Firstly, Context operates in cities, which often get overlooked in discussions of sustainable tourism. But large destination cities like Rome, Paris, and New York face serious issues with crowding, tourism management, and the stripping of character through mass tourism. Secondly, because we only work with small groups (our walks are capped at 6 people) we’re able to use the power of dialogue and discussion to allow our customers to critically engage with the issues of sustainability and geotourism. Thirdly, our foundation’s travel scholarship is completely innovative. It turns the focus of sustainable tourism around on itself. How sustainable is tourism if only the well-off are able to visit far-off lands and cultures? Are we bifurcating our societies into the travel haves and the travel have-nots, and if so does this mean that we’re only empowering part of our population with an appreciation and knowledge of other cultures? The travel scholarship seeks to address this and, in so doing, makes travel a truly sustainable (in a whole society sense) endeavor.
We began Context in 2002. Years previously I had written several articles about ecotourism for National Geographic Adventure, Landscape Architecture, and other magazines. Some of this work landed me on NG’s sustainable destinations panel. One day I woke up and realized that in addition to writing about sustainable travel and working on the topic for NG I was also running my own travel business. So, in 2006-7 we began to look critically at what we do and searching for ways to do it better.
We began with an internal discussion among the docents who lead our walks (nearly 200 scholars, at this point) and held a series of workshops on the issues facing our cities.

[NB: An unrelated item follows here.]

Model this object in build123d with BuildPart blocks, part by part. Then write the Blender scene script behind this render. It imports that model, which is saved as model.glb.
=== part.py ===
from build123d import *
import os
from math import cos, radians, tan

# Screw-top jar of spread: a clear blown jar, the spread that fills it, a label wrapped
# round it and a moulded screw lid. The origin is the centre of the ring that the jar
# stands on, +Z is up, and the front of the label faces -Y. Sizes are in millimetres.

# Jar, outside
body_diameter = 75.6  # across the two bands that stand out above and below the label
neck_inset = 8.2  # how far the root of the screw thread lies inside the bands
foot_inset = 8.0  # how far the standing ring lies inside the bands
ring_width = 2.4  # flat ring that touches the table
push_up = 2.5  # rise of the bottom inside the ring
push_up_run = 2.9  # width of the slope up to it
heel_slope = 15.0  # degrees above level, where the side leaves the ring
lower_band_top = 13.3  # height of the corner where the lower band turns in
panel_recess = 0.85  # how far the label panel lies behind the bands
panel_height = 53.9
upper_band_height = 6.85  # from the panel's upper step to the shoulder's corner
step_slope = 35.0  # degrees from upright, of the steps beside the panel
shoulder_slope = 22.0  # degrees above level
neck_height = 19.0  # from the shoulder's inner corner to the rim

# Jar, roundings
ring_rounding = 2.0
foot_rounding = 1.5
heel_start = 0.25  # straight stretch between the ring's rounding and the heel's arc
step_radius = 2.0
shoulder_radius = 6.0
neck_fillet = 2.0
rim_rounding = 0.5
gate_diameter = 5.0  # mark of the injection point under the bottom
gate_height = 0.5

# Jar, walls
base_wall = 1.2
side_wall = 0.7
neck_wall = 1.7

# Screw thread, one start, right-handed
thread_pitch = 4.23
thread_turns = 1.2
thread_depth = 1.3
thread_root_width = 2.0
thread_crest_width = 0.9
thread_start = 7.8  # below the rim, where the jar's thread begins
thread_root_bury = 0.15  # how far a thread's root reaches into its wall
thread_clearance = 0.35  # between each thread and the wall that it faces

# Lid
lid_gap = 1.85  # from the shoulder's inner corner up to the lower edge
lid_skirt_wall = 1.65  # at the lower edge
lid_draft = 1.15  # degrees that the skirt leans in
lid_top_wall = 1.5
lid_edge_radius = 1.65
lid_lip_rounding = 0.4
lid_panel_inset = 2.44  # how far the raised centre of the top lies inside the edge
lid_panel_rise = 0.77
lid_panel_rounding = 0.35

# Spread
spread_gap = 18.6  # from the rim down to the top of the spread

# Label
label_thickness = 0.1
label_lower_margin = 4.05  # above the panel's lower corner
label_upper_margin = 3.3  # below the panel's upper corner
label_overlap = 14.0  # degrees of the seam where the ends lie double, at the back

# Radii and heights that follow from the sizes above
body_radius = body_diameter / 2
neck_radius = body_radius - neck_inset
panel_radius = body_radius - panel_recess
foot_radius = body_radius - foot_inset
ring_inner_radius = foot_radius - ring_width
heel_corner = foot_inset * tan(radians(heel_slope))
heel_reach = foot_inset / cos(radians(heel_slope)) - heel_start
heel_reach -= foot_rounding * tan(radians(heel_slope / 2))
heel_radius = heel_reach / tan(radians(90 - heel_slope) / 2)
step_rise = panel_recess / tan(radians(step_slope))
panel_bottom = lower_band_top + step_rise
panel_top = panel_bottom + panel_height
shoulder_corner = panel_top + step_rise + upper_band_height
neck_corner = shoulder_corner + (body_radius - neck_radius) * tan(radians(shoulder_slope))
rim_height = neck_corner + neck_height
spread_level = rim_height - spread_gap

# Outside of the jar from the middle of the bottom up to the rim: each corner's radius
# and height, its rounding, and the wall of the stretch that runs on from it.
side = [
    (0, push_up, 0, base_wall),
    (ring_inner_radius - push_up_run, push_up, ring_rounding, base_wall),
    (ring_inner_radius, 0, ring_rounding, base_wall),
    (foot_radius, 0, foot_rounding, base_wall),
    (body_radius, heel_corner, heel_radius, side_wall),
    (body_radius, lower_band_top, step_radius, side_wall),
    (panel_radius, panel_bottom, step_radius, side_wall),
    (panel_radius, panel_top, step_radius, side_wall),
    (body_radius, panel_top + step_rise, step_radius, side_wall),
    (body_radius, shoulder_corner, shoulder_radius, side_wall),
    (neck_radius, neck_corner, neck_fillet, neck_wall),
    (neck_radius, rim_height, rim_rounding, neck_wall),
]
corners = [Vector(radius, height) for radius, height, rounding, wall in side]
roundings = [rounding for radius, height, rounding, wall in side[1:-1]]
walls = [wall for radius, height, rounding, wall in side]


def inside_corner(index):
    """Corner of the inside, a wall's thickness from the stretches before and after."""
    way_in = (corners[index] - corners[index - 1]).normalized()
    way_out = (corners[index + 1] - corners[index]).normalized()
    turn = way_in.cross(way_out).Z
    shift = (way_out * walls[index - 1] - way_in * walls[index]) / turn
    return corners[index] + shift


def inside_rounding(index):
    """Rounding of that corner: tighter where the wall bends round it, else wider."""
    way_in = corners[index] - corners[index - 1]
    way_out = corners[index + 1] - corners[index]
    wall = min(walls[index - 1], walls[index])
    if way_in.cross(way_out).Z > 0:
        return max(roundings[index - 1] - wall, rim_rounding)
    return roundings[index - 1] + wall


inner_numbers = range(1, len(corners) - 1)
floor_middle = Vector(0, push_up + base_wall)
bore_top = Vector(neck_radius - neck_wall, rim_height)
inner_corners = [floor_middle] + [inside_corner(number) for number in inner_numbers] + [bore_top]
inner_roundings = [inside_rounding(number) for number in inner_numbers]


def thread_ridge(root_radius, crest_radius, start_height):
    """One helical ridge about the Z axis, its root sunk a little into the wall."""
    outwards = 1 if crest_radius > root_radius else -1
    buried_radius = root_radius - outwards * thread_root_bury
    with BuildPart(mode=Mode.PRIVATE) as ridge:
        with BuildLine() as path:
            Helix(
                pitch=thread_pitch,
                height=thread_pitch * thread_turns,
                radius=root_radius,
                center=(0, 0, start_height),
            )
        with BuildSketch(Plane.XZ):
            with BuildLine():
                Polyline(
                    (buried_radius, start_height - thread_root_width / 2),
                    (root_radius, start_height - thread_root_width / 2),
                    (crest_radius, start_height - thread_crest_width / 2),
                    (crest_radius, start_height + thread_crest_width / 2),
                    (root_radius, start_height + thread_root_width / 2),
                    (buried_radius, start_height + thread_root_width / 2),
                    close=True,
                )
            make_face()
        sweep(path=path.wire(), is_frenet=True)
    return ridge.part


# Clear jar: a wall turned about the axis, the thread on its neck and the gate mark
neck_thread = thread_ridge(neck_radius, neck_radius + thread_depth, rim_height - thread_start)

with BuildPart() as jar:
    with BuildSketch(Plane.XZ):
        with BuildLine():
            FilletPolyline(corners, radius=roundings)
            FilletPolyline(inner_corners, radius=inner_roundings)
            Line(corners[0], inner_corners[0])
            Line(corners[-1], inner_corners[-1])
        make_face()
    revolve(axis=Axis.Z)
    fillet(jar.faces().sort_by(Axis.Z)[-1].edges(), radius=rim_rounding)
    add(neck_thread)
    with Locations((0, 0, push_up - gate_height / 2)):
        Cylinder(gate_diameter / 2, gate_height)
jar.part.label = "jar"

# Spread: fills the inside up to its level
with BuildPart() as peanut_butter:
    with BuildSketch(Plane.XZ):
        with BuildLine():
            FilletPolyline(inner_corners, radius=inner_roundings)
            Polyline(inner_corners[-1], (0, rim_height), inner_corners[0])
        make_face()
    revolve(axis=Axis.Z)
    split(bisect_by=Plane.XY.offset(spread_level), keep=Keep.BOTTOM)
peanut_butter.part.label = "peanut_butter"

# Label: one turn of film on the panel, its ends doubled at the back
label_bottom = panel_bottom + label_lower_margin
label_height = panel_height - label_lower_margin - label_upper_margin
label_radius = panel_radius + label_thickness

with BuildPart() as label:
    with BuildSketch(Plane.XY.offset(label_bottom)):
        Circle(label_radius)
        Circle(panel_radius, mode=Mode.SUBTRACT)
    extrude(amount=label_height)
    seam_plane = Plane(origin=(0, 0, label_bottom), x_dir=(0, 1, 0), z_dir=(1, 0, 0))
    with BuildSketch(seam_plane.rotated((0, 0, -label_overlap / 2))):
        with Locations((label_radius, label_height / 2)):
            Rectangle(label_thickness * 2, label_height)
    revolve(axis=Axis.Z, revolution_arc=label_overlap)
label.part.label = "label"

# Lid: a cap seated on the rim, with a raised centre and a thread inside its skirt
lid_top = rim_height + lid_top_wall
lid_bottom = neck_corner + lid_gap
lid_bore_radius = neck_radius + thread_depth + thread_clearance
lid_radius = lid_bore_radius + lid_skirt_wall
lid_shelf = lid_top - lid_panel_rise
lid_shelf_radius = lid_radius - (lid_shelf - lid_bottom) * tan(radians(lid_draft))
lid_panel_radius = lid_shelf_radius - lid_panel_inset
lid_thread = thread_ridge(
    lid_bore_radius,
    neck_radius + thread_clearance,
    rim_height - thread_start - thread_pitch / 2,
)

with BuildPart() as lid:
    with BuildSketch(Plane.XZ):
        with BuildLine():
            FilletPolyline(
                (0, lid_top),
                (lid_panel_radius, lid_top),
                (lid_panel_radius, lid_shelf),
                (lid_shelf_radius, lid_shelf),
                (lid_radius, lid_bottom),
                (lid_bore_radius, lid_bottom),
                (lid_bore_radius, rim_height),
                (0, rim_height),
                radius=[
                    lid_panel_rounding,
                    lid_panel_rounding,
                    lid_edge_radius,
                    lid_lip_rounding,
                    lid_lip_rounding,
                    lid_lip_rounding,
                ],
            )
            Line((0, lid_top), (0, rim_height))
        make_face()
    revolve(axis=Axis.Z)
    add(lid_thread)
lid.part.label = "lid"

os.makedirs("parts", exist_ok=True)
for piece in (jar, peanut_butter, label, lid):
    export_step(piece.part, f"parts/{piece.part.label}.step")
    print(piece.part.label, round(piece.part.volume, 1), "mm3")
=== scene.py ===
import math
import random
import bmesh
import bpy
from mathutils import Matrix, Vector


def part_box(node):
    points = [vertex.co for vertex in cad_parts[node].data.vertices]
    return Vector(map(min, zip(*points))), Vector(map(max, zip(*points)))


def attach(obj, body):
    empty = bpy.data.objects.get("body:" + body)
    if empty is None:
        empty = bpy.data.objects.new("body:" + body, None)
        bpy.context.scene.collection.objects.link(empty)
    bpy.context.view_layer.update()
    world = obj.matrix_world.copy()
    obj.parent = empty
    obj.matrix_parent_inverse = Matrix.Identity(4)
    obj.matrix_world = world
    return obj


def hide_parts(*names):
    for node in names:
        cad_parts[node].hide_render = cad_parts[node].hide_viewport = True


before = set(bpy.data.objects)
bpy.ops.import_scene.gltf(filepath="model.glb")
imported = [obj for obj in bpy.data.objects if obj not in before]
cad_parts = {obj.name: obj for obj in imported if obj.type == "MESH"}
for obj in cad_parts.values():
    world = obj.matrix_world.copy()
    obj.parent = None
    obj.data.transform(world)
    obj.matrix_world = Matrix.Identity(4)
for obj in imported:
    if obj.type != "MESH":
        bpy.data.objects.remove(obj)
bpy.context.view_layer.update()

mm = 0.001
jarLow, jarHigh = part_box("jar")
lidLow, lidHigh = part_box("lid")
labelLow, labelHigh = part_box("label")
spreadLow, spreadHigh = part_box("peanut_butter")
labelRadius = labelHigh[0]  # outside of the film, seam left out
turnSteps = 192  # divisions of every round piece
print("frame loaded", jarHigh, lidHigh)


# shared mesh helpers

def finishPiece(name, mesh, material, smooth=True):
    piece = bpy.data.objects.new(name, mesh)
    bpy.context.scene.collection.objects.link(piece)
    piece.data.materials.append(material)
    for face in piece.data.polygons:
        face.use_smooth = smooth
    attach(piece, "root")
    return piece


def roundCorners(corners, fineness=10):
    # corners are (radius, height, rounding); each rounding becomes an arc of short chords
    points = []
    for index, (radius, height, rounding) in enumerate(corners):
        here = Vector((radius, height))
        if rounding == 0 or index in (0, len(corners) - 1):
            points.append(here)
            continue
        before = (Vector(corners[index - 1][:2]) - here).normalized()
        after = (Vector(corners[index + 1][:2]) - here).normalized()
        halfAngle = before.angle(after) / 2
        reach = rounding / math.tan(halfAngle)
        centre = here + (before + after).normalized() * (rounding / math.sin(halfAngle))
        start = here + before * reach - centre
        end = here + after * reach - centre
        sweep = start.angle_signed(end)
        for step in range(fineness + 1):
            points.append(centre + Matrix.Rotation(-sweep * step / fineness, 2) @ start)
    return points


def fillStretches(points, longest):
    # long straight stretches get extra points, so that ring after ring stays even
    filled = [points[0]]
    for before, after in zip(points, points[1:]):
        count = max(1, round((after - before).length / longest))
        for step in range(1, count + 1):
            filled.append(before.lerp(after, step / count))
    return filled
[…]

Drawing on some outside research on the destinations and combining this with the expertise of our scholars—many of whom are preservationists, conservators, and others with specialized knowledge—and the institutional knowledge Context had of its programs and clients, we laid the groundwork for transforming ourselves into a more sustainable organization. Part of this entailed redesigning our programs. Part of it entailed establishing programs, mostly through a nonprofit foundation, to preserve the character of our cities.